At a pre-election Cameron Direct event, the Tory leader issued this "read my lips" pledge: "I'm not going to flannel you, I'm going to give it to you straight. I like the child benefit, I wouldn't change child benefit, I wouldn't means-test it, I don't think that is a good idea." The coalition went on to abolish the benefit for higher earners in the Spending Review.

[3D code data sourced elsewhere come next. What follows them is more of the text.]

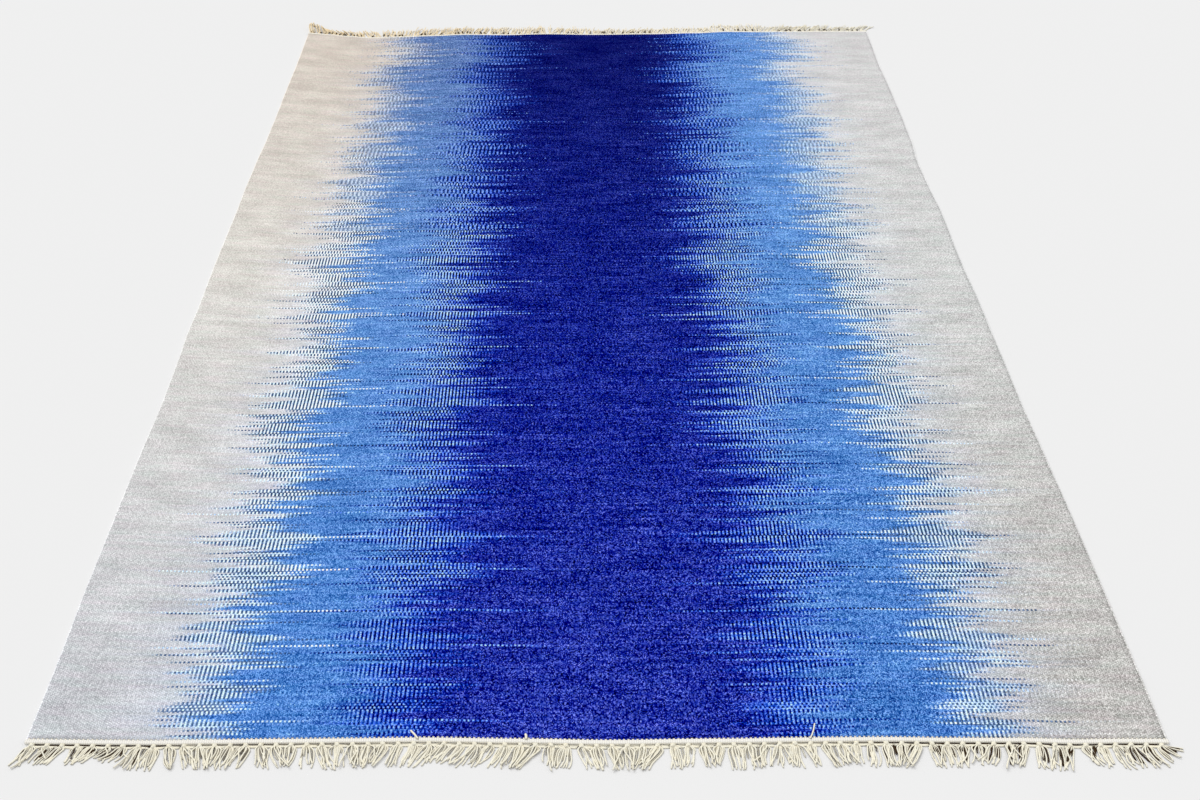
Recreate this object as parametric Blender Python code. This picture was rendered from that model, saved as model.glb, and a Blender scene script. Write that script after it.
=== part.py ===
"""Flat-woven cotton dhurrie, five by eight feet, laid flat, with a knotted warp fringe at both ends.

Metres, Z up. X runs across the rug and Y along it; the near end is at negative Y.
The underside of everything is at z = 0, and the middle of the whole outline is at the origin.
"""

import random

import bmesh
import bpy

MM = 0.001

# The woven cloth, heading bands included and fringes left out
WIDTH = 1.524
LENGTH = 2.438
THICKNESS = 4.5 * MM
SELVEDGE_ROUND = 0.9 * MM

# The undyed band woven at each end, parted from the dyed field
HEADING_DEPTH = 5.8 * MM
PARTING = 0.3 * MM

# Warp ends tied off in bunches, two locks below each knot
KNOTS = 75
KNOT_ROOT = 5.0 * MM
KNOT_WIDTH = 6.9 * MM
KNOT_HEIGHT = 5.6 * MM
KNOT_LENGTH = 6.4 * MM
LOCK_ROOT = 2.7 * MM
LOCK_PARTING = 0.9 * MM
LOCK_HEIGHT = 3.0 * MM
LOCK_GAP = 0.7 * MM

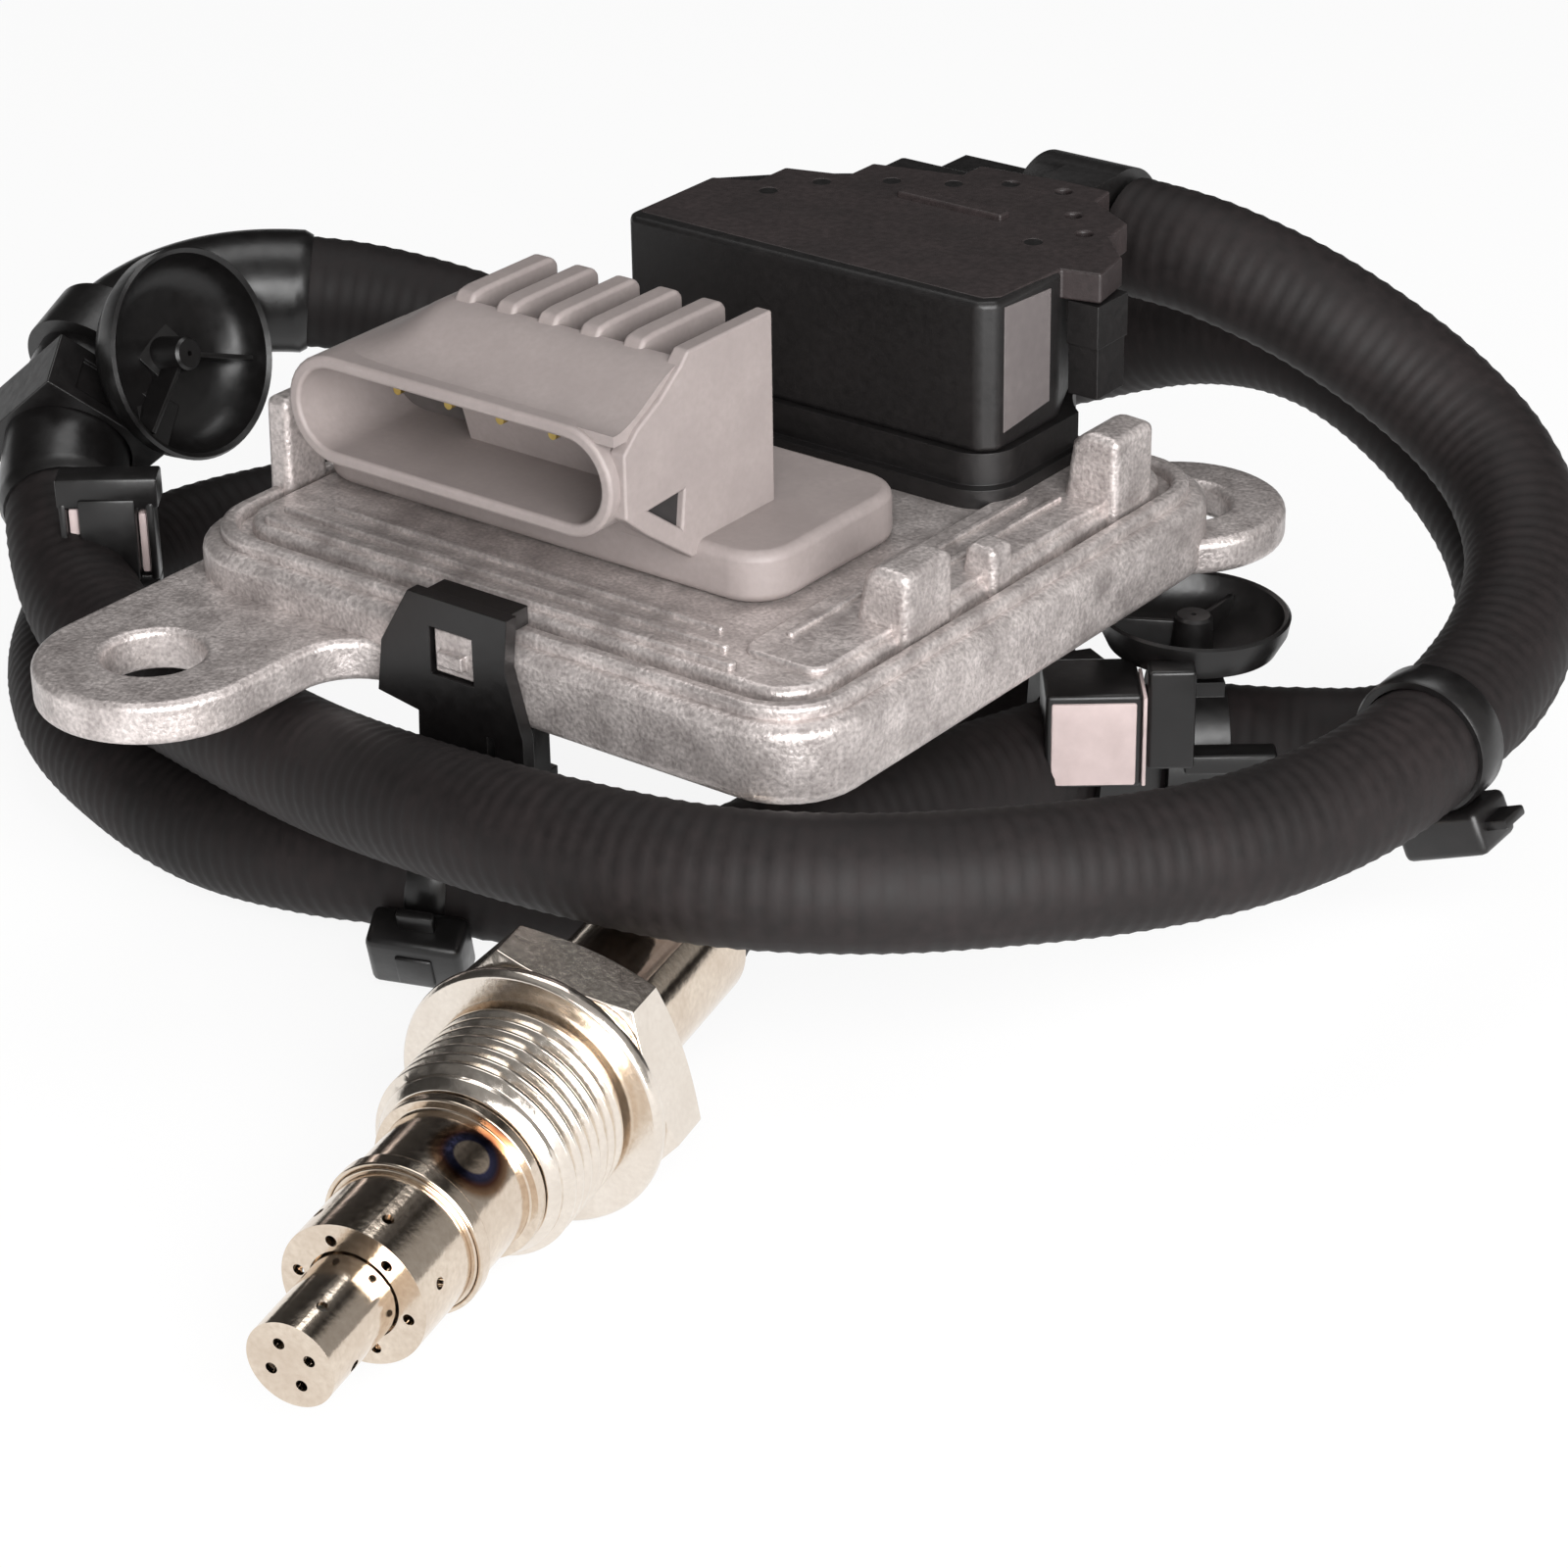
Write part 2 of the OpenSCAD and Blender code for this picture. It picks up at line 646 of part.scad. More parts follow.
module seal_washer() {
    color([0.75, 0.7, 0.62]) on_probe() difference() {
        rotate_extrude() polygon([
            [thread_r - 0.95, 0.3], [thread_r + 2.8, 0.3], [thread_r + 3.15, 0.7], [thread_r + 3.15, 1.5],
            [thread_r + 2.8, 2], [thread_r - 0.95, 2]
        ]);
        cylinder(r = thread_r - 0.95, h = 30, center = true);
    }
}

module sensor_body() {
    color([0.7, 0.65, 0.58]) on_probe() difference() {
        union() {
            translate([0, 0, body_back]) cylinder(r = body_r, h = body_end - body_back);
            translate([0, 0, fitting_length + 0.2]) cylinder(r = body_r + 1, h = 1.2);
        }
        translate([0, 0, body_end - bush_length - 4]) cylinder(r = bush_r + seat_gap / 4, h = 40);
        translate([0, 0, body_back - 1]) cylinder(r = body_r - 3.7, h = body_end - body_back - 16);
    }
}

module weld_ring() {
    color([0.68, 0.62, 0.55]) on_probe() difference() {
        translate([0, 0, body_end - 1.7]) cylinder(r = body_r + 0.5, h = 1.6);
        cylinder(r = body_r + 0.02, h = 60, center = true);
    }
}

module outer_protection_tube() {
    color([0.72, 0.66, 0.58]) on_probe() translate([0, 0, body_end]) difference() {
        cylinder(r = outer_tube_r, h = outer_tube_length);
        translate([0, 0, -1]) cylinder(r = tube_bore, h = outer_tube_length + 1 - tube_wall);
        translate([0, 0, -1]) cylinder(r = inner_tube_r + seat_gap, h = outer_tube_length + 4);
        for (k = [0 : 5]) rotate([0, 0, 60 * k + 18]) translate([(tube_bore + inner_tube_r) / 2, 0, outer_tube_length - 3])
            cylinder(r = gas_hole_r, h = 6, $fn = 24);
        for (k = [0 : 5]) rotate([0, 0, 60 * k + 40]) translate([0, 0, outer_tube_length - 2.8]) rotate([0, 90, 0])
            cylinder(r = gas_hole_r, h = 12, $fn = 24);
    }
}

module inner_protection_tube() {
    color([0.74, 0.68, 0.6]) on_probe() translate([0, 0, body_end]) difference() {
        union() {
            cylinder(r = inner_tube_r, h = inner_tube_length);
            cylinder(r = tube_bore - seat_gap, h = 1);
        }
        translate([0, 0, -1]) cylinder(r = inner_tube_r - tube_wall, h = inner_tube_length + 1 - tube_wall);
        for (k = [0 : 3]) rotate([0, 0, 90 * k + 25]) translate([inner_tube_r / 2, 0, inner_tube_length - 3])
            cylinder(r = gas_hole_r, h = 6, $fn = 24);
        for (k = [0 : 3]) rotate([0, 0, 90 * k + 70]) translate([0, 0, inner_tube_length - 3.5]) rotate([0, 90, 0])
            cylinder(r = gas_hole_r, h = 12, $fn = 24);
    }
}

module ceramic_element() {
    color([0.9, 0.88, 0.84]) on_probe() translate([-1.7, -0.65, body_end - 13]) cube([3.4, 1.3, inner_tube_length + 7.5]);
}

module ceramic_bush() {
    color([0.93, 0.92, 0.9]) on_probe() translate([0, 0, body_end - bush_length - 4]) difference() {
        cylinder(r = bush_r, h = bush_length);
        translate([-1.75, -0.7, -1]) cube([3.5, 1.4, bush_length + 2]);
    }
}

module rear_sleeve() {
    color([0.74, 0.68, 0.6]) on_probe() difference() {
        union() {
            translate([0, 0, sleeve_end]) cylinder(r = body_r, h = sleeve_length);
            translate([0, 0, body_back - 1.2]) cylinder(r = body_r + 0.8, h = 1);
        }
        translate([0, 0, sleeve_end - 1]) cylinder(r = body_r - 0.8, h = 8.2);
        translate([0, 0, sleeve_end]) cylinder(r = body_r - 3.7, h = sleeve_length + 1);
    }
}

module rear_grommet() {
    color([0.1, 0.09, 0.09]) on_probe() translate([0, 0, sleeve_end + 0.4])
        cylinder(r = body_r - 0.8 - seat_gap / 4, h = 6.6);
}

housing_casting();
base_plate();
circuit_board();
board_parts();
header_shroud();
header_pins();
connector_skirt();
connector_body();
connector_cover();
connector_side_block();
cable_outlet();
locking_bar();
retaining_clip();
clip_catch();
conduit();
tie_right();
tie_left();
left_collar();
left_stud();
left_holder();
right_collar();
right_stud();
right_holder();
screw_fitting();
seal_washer();
sensor_body();
weld_ring();
outer_protection_tube();
inner_protection_tube();
ceramic_element();
ceramic_bush();
rear_sleeve();
rear_grommet();
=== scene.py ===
import json
from math import cos, floor, pi, radians, sin, sqrt

import bmesh
import bpy
from mathutils import Matrix, Vector

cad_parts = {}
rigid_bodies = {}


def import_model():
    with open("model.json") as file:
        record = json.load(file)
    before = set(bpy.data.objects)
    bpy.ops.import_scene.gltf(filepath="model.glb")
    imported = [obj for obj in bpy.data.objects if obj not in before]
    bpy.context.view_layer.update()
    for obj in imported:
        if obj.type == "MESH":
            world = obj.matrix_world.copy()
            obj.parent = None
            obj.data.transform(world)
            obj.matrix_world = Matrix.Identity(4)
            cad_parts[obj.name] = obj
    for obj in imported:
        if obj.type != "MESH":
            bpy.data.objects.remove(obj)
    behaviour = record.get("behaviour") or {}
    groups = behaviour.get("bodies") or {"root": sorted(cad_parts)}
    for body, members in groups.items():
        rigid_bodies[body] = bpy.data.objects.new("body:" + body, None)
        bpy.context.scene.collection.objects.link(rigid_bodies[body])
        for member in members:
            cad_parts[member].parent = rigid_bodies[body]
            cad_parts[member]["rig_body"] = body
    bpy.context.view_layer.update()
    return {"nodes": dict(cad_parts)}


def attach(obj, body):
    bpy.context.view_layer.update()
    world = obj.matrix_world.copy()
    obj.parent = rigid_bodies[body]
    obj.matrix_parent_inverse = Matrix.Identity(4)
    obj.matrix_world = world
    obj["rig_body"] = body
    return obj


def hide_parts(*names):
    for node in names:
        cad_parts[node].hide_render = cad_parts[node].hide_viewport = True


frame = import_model()
nodes = frame["nodes"]


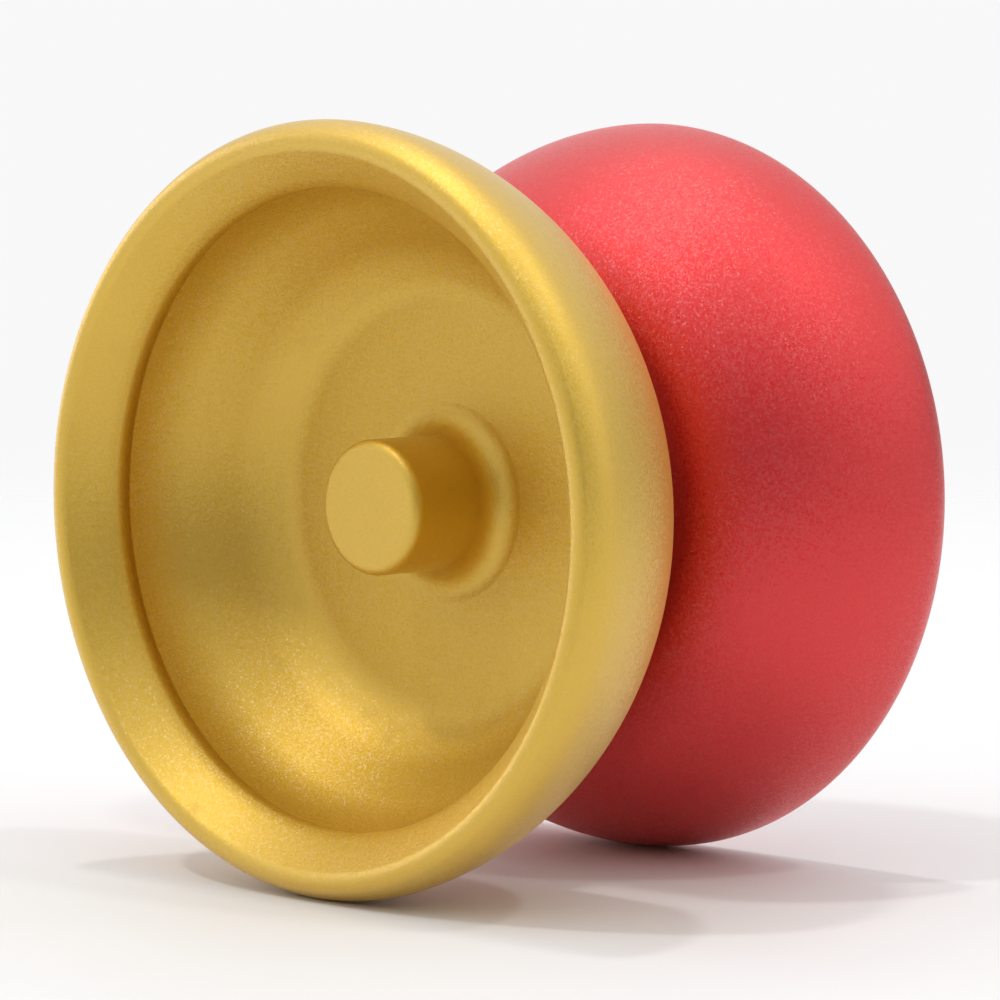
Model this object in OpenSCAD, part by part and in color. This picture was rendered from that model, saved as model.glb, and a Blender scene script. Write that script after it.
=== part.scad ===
// Two-piece aluminium yo-yo with a ball bearing, silicone response pads and an M4 axle.
// Millimetres. The origin is the centre of the bearing, Y is the axle and Z is up.
// The gold half is on the -Y side and the red half on the +Y side.

/* [Body] */
// Outside diameter of each half
body_d = 52; // [51:0.1:52.4]
// Overall width, rim to rim
body_w = 37; // [36.8:0.1:37.6]
// Width of the string gap between the halves
gap_w = 4.2; // [4:0.1:5]
// Axial distance from the mid plane to the widest circle of a half
widest_y = 16.2; // [15.6:0.1:16.3]
// Radius at which the flat gap wall turns into the flared flank
flank_start_r = 15.2; // [12:0.1:17]
// Fullness of the flank towards its widest circle
flank_p = 1.68; // [1.4:0.02:2]
// Fullness of the flank towards the gap
flank_q = 1.76; // [1.4:0.02:2.4]

/* [Rim] */
// Radius of the outer rounding of the rim
rim_round_r = 3.1; // [2.8:0.05:3.2]
// Radius of the ridge at the top of the rim
ridge_round_r = 1; // [0.8:0.05:1.2]
// Slope of the bevel inside the rim, from the rim plane
bevel_angle = 47; // [46.6:0.1:48]
// Length of that bevel, down to the shoulder over the bowl's edge
bevel_l = 3.37; // [3.2:0.01:3.5]
// Radius of the bowl's overhanging edge
lip_round_r = 1; // [0.8:0.05:1]
// Length of the overhang behind that edge
undercut_l = 1.2; // [1:0.05:1.3]

/* [Cup] */
// Radius of the soft ring where the cup wall meets the floor
floor_ring_r = 14.7; // [14.5:0.1:15.5]
// Axial position of that ring
floor_ring_y = 5.05; // [4.9:0.05:5.2]
// Slope of the bowl where it leaves the floor
wall_foot_angle = 32; // [30:0.5:34]
// Slope of the bowl half way up
wall_angle = 50; // [48:0.5:51]
// Slope of the bowl under its edge
wall_top_angle = 75; // [72:0.5:77]
// Outer radius of the shallow dip round the hub
dip_r = 6.9; // [6.8:0.05:7.2]
// Axial position of the floor at the dip
dip_y = 4.6; // [4.5:0.05:5]
// Radius of the cove at the foot of the hub
hub_foot_r = 1.7; // [1.2:0.05:1.7]
// Diameter of the raised hub
hub_d = 9.2; // [8.6:0.1:9.6]
// Axial position of the hub's flat end
hub_y = 12.2; // [11:0.1:14]
// Rounding of the hub's edge
hub_round_r = 0.7; // [0.3:0.1:1.2]

/* [Bearing] */
// Bore of the bearing
bearing_bore = 6.35; // [6.35:0.05:6.4]
// Outside diameter of the bearing
bearing_d = 12.7; // [12.7:0.05:12.8]
// Width of the bearing
bearing_w = 4.76; // [4.76:0.01:4.8]
// Number of balls
ball_count = 8; // [8:1:8]
// Diameter of a ball
ball_d = 1.984; // [1.9:0.004:2]

/* [Axle and response] */
// Thread diameter of the axle
axle_d = 4; // [4:0.1:4]
// Length of the axle
axle_l = 10; // [8:0.5:12]
// Outside diameter of a response pad
pad_d = 19.2; // [18:0.1:19.6]
// Inside diameter of a response pad
pad_bore = 14.4; // [14.2:0.1:15]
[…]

3. Non-abolition of the 1922 Committee

Cameron's plan to allow ministers to become full members of the Tory backbench committee – the equivalent of the management joining the trade union – was watered down after 118 MPs rebelled. Ministers are now permitted to attend meetings, but have no say in electing the executive.

4. Free milk

The health minister Anne Milton suggested scrapping free school milk for the under-fives to save money, but Downing Street retreated after Cameron was (entirely predictably) compared with Margaret Thatcher. The policy confusion led to the absurd scene of David Willetts defending the plan on The Andrew Marr Show while No 10 briefed that it had been dropped.

5. Bookstart

A case of government by celebrity. Ministers were primed to remove funding for the scheme, which provides free books to young children, but flinched when accused of "gross cultural vandalism" by Philip Pullman and Andrew Motion.

6. School sports

Michael Gove's plan to withdraw funding for the 450 school sport partnerships (SSPs) attracted the ire of assorted Olympians, headteachers and Labour MPs. Gove soon capitulated and agreed to provide £65m to promote sport in schools and £47m to keep the SSPs going until summer 2011.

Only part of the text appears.